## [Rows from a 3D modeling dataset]
'''
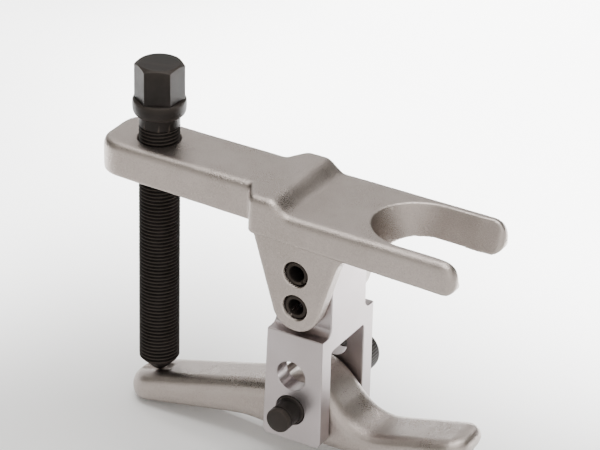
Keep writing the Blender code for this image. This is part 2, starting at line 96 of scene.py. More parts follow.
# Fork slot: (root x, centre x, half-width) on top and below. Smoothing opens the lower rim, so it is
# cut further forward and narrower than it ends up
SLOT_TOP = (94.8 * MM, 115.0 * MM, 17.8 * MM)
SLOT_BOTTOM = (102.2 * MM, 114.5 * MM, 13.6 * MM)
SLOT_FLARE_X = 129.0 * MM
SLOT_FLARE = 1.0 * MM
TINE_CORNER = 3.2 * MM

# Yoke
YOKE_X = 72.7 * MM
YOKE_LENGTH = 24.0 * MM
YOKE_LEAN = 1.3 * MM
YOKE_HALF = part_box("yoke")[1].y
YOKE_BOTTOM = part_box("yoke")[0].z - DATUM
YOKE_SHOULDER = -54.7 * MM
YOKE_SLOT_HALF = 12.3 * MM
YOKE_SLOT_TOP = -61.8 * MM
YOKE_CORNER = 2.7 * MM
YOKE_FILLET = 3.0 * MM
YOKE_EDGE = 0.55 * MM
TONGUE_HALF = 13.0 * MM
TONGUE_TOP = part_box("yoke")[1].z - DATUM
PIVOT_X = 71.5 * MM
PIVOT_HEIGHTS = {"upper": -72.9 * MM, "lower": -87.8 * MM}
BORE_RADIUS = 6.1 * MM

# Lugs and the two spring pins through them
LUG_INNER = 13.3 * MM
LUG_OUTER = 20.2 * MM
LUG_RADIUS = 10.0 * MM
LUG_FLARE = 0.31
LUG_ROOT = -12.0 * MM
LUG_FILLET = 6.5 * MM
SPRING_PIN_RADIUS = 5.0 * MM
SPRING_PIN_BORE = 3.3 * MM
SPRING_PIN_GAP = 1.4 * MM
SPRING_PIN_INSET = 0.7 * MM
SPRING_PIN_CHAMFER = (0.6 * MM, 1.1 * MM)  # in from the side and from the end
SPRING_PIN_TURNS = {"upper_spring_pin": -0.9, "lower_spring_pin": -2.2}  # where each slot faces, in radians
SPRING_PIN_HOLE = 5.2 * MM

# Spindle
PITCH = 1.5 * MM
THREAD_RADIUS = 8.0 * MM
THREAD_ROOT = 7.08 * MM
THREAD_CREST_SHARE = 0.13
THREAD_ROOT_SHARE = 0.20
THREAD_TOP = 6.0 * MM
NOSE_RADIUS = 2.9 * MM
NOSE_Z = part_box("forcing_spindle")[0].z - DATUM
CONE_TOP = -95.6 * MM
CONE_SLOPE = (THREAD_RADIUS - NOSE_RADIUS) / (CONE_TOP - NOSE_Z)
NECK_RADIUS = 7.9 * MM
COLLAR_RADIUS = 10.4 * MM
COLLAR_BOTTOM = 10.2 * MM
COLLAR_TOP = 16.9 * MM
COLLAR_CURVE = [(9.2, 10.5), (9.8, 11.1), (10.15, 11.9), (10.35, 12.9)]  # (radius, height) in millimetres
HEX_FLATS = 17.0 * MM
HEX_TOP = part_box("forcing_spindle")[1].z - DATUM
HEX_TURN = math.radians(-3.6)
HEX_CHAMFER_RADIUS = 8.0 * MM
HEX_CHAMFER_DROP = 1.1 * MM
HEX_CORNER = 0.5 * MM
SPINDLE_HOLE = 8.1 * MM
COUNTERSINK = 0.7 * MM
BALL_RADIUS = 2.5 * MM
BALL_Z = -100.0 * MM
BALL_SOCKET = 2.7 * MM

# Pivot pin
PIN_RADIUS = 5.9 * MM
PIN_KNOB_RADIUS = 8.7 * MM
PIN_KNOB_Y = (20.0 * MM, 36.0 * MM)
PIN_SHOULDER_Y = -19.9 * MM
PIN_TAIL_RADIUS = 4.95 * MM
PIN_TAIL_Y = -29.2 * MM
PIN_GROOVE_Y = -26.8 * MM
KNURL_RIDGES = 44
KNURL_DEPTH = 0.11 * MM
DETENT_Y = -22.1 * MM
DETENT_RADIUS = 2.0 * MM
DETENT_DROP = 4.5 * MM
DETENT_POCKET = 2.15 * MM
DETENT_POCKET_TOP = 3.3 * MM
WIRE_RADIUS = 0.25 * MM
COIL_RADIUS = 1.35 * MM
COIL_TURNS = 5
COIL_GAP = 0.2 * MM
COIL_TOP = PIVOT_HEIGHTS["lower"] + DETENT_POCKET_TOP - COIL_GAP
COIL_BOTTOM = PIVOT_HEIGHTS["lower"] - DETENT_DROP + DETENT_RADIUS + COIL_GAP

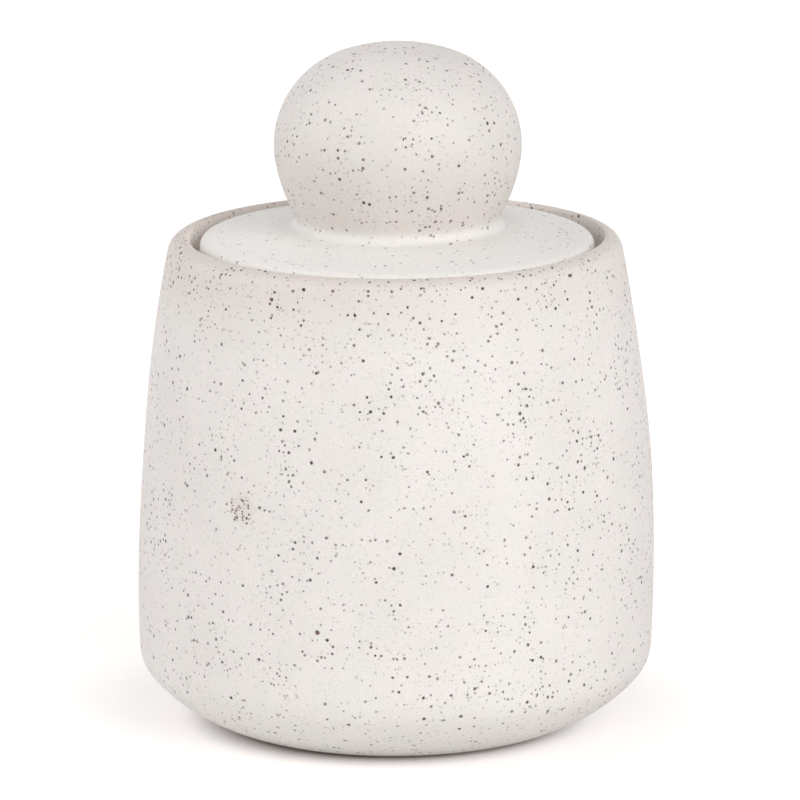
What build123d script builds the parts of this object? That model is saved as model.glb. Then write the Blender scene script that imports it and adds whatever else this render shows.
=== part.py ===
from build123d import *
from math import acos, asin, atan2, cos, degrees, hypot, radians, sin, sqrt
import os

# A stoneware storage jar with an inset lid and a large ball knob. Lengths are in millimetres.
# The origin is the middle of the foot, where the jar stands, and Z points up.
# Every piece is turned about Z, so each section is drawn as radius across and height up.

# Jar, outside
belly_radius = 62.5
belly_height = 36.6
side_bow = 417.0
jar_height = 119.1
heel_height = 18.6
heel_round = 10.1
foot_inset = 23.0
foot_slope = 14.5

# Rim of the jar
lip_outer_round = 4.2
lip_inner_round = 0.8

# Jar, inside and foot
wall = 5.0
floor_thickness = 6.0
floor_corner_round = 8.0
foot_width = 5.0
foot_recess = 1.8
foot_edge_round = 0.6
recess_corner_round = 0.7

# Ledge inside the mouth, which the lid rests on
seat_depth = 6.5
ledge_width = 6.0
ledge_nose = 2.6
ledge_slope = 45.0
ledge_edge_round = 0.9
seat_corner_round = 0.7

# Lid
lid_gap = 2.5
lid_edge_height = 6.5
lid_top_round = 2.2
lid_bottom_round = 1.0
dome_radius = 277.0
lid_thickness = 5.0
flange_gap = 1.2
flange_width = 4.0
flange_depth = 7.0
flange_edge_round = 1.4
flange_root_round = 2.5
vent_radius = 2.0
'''
## [TASK BRIEF]
Verbatim output is expected for the lines from the start of the data to the line in which "SPRING_PIN_HOLE = 5.2 * MM" appears, both included.

## [TASK SOLUTION]
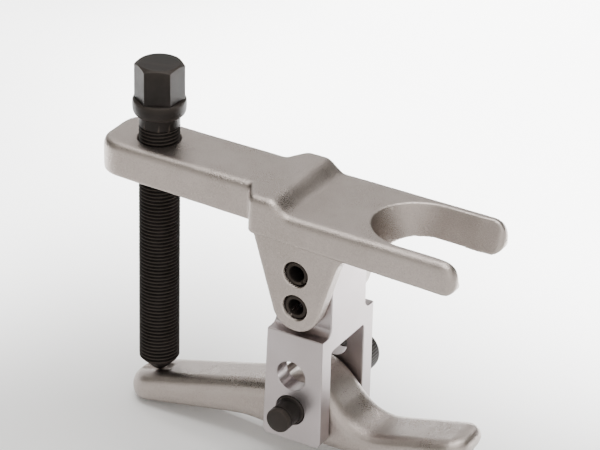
Keep writing the Blender code for this image. This is part 2, starting at line 96 of scene.py. More parts follow.
# Fork slot: (root x, centre x, half-width) on top and below. Smoothing opens the lower rim, so it is
# cut further forward and narrower than it ends up
SLOT_TOP = (94.8 * MM, 115.0 * MM, 17.8 * MM)
SLOT_BOTTOM = (102.2 * MM, 114.5 * MM, 13.6 * MM)
SLOT_FLARE_X = 129.0 * MM
SLOT_FLARE = 1.0 * MM
TINE_CORNER = 3.2 * MM

# Yoke
YOKE_X = 72.7 * MM
YOKE_LENGTH = 24.0 * MM
YOKE_LEAN = 1.3 * MM
YOKE_HALF = part_box("yoke")[1].y
YOKE_BOTTOM = part_box("yoke")[0].z - DATUM
YOKE_SHOULDER = -54.7 * MM
YOKE_SLOT_HALF = 12.3 * MM
YOKE_SLOT_TOP = -61.8 * MM
YOKE_CORNER = 2.7 * MM
YOKE_FILLET = 3.0 * MM
YOKE_EDGE = 0.55 * MM
TONGUE_HALF = 13.0 * MM
TONGUE_TOP = part_box("yoke")[1].z - DATUM
PIVOT_X = 71.5 * MM
PIVOT_HEIGHTS = {"upper": -72.9 * MM, "lower": -87.8 * MM}
BORE_RADIUS = 6.1 * MM

# Lugs and the two spring pins through them
LUG_INNER = 13.3 * MM
LUG_OUTER = 20.2 * MM
LUG_RADIUS = 10.0 * MM
LUG_FLARE = 0.31
LUG_ROOT = -12.0 * MM
LUG_FILLET = 6.5 * MM
SPRING_PIN_RADIUS = 5.0 * MM
SPRING_PIN_BORE = 3.3 * MM
SPRING_PIN_GAP = 1.4 * MM
SPRING_PIN_INSET = 0.7 * MM
SPRING_PIN_CHAMFER = (0.6 * MM, 1.1 * MM)  # in from the side and from the end
SPRING_PIN_TURNS = {"upper_spring_pin": -0.9, "lower_spring_pin": -2.2}  # where each slot faces, in radians
SPRING_PIN_HOLE = 5.2 * MM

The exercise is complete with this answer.